- [What the task asks]
Everything in the listing should be restated word for word.

- [Stored records]
* Begin *

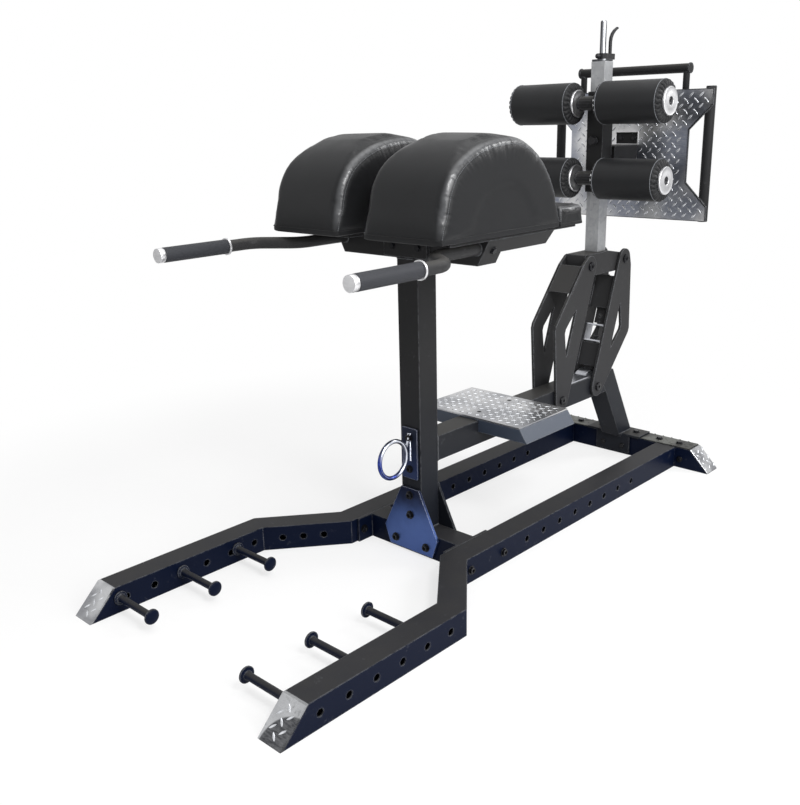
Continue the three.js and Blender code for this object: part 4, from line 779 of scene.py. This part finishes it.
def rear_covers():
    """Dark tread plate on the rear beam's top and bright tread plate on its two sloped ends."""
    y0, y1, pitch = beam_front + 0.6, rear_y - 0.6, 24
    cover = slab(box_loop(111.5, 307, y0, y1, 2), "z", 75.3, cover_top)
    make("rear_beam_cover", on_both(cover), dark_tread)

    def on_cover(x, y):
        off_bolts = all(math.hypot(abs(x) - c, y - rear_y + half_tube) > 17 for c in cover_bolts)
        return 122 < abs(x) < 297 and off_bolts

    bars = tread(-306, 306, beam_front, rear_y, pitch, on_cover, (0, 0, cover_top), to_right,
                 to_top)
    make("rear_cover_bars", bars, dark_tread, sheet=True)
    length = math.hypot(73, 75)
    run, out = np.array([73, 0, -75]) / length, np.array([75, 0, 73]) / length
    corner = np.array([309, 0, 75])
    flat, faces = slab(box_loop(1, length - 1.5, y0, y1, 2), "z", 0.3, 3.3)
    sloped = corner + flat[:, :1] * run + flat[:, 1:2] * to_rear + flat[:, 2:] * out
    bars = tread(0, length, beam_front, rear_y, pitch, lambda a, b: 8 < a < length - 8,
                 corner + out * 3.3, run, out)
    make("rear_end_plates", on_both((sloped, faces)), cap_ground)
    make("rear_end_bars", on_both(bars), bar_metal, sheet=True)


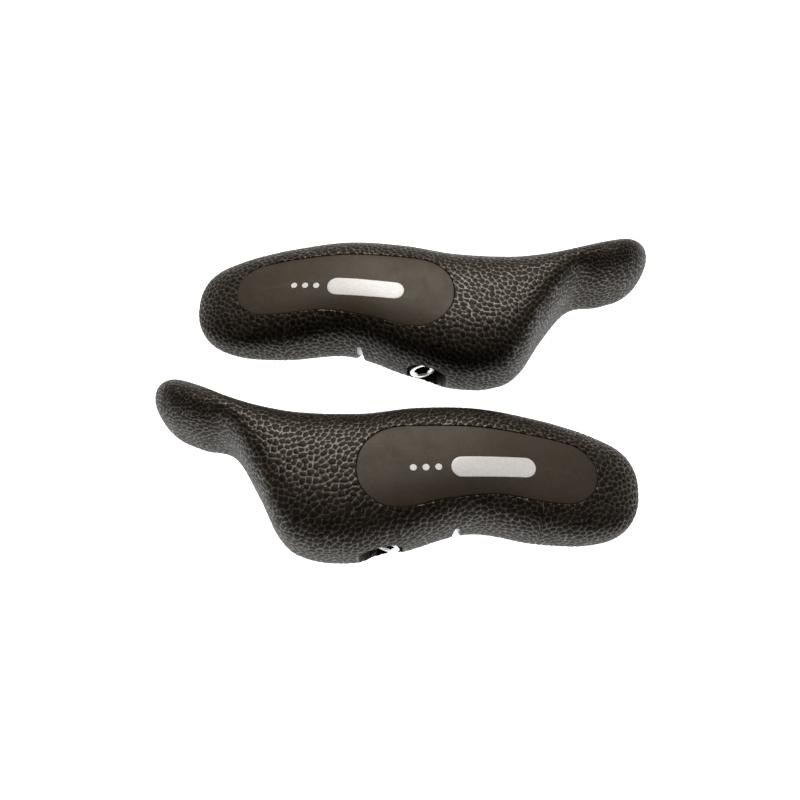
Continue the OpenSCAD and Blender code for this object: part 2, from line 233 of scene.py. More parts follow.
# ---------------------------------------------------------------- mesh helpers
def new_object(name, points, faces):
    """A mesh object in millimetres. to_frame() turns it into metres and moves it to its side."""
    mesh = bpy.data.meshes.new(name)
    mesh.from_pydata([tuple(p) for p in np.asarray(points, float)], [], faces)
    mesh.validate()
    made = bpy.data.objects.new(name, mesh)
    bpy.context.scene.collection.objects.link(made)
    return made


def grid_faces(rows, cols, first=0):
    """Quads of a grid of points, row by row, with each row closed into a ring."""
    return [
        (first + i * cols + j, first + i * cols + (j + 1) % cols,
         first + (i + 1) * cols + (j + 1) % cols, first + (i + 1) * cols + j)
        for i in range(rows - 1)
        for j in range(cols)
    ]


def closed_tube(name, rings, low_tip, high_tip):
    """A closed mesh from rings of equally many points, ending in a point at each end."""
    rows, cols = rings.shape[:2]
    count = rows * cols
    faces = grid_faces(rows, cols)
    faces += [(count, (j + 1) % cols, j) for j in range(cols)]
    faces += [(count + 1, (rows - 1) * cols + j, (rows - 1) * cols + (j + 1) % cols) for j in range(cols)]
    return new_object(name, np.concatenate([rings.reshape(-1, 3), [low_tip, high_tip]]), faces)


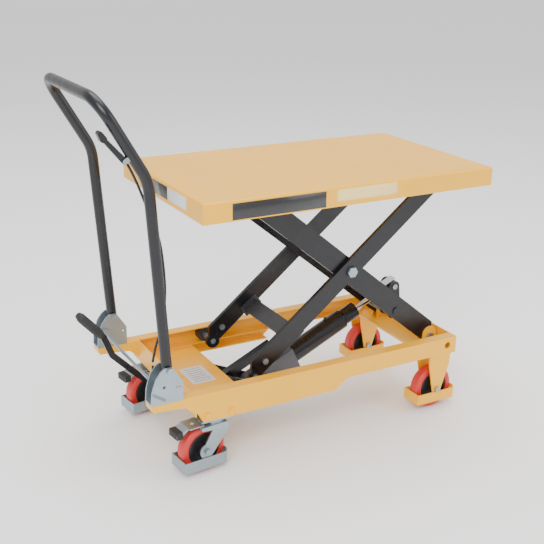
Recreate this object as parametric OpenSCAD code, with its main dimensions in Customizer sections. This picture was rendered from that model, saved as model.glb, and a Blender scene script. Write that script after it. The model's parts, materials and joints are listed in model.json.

* End *

- [Complete response]
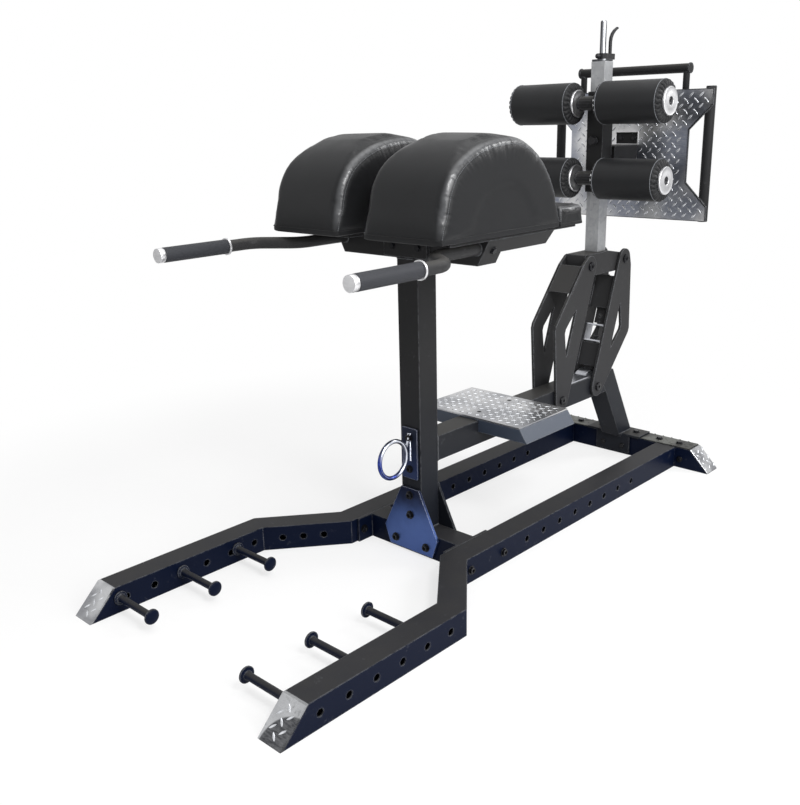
Continue the three.js and Blender code for this object: part 4, from line 779 of scene.py. This part finishes it.
def rear_covers():
    """Dark tread plate on the rear beam's top and bright tread plate on its two sloped ends."""
    y0, y1, pitch = beam_front + 0.6, rear_y - 0.6, 24
    cover = slab(box_loop(111.5, 307, y0, y1, 2), "z", 75.3, cover_top)
    make("rear_beam_cover", on_both(cover), dark_tread)

    def on_cover(x, y):
        off_bolts = all(math.hypot(abs(x) - c, y - rear_y + half_tube) > 17 for c in cover_bolts)
        return 122 < abs(x) < 297 and off_bolts

    bars = tread(-306, 306, beam_front, rear_y, pitch, on_cover, (0, 0, cover_top), to_right,
                 to_top)
    make("rear_cover_bars", bars, dark_tread, sheet=True)
    length = math.hypot(73, 75)
    run, out = np.array([73, 0, -75]) / length, np.array([75, 0, 73]) / length
    corner = np.array([309, 0, 75])
    flat, faces = slab(box_loop(1, length - 1.5, y0, y1, 2), "z", 0.3, 3.3)
    sloped = corner + flat[:, :1] * run + flat[:, 1:2] * to_rear + flat[:, 2:] * out
    bars = tread(0, length, beam_front, rear_y, pitch, lambda a, b: 8 < a < length - 8,
                 corner + out * 3.3, run, out)
    make("rear_end_plates", on_both((sloped, faces)), cap_ground)
    make("rear_end_bars", on_both(bars), bar_metal, sheet=True)


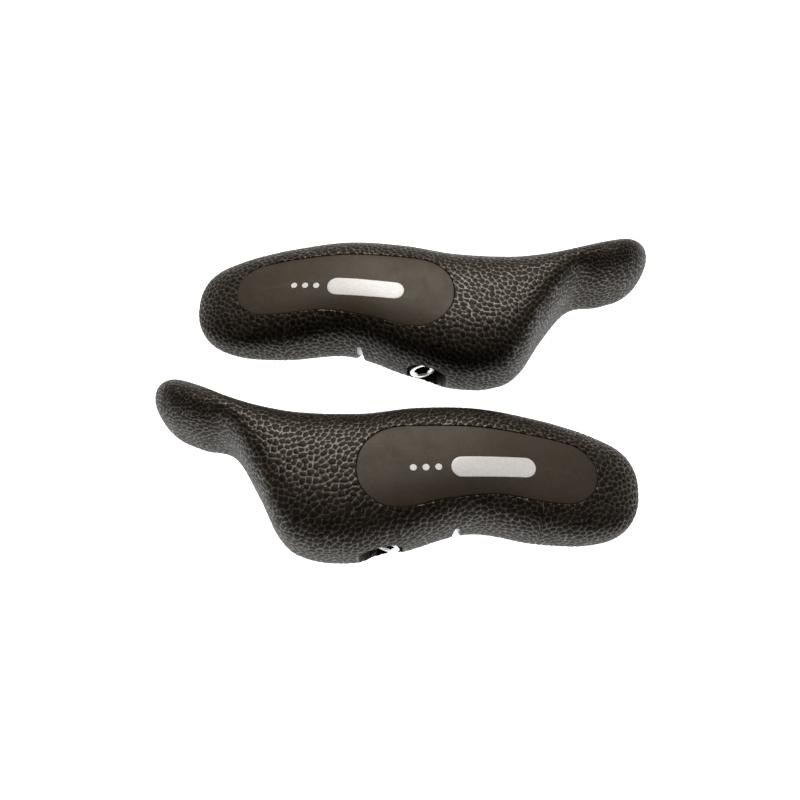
Continue the OpenSCAD and Blender code for this object: part 2, from line 233 of scene.py. More parts follow.
# ---------------------------------------------------------------- mesh helpers
def new_object(name, points, faces):
    """A mesh object in millimetres. to_frame() turns it into metres and moves it to its side."""
    mesh = bpy.data.meshes.new(name)
    mesh.from_pydata([tuple(p) for p in np.asarray(points, float)], [], faces)
    mesh.validate()
    made = bpy.data.objects.new(name, mesh)
    bpy.context.scene.collection.objects.link(made)
    return made


def grid_faces(rows, cols, first=0):
    """Quads of a grid of points, row by row, with each row closed into a ring."""
    return [
        (first + i * cols + j, first + i * cols + (j + 1) % cols,
         first + (i + 1) * cols + (j + 1) % cols, first + (i + 1) * cols + j)
        for i in range(rows - 1)
        for j in range(cols)
    ]


def closed_tube(name, rings, low_tip, high_tip):
    """A closed mesh from rings of equally many points, ending in a point at each end."""
    rows, cols = rings.shape[:2]
    count = rows * cols
    faces = grid_faces(rows, cols)
    faces += [(count, (j + 1) % cols, j) for j in range(cols)]
    faces += [(count + 1, (rows - 1) * cols + j, (rows - 1) * cols + (j + 1) % cols) for j in range(cols)]
    return new_object(name, np.concatenate([rings.reshape(-1, 3), [low_tip, high_tip]]), faces)


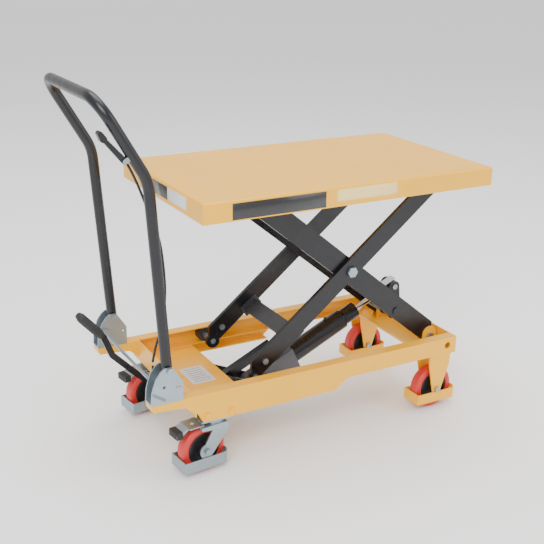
Recreate this object as parametric OpenSCAD code, with its main dimensions in Customizer sections. This picture was rendered from that model, saved as model.glb, and a Blender scene script. Write that script after it. The model's parts, materials and joints are listed in model.json.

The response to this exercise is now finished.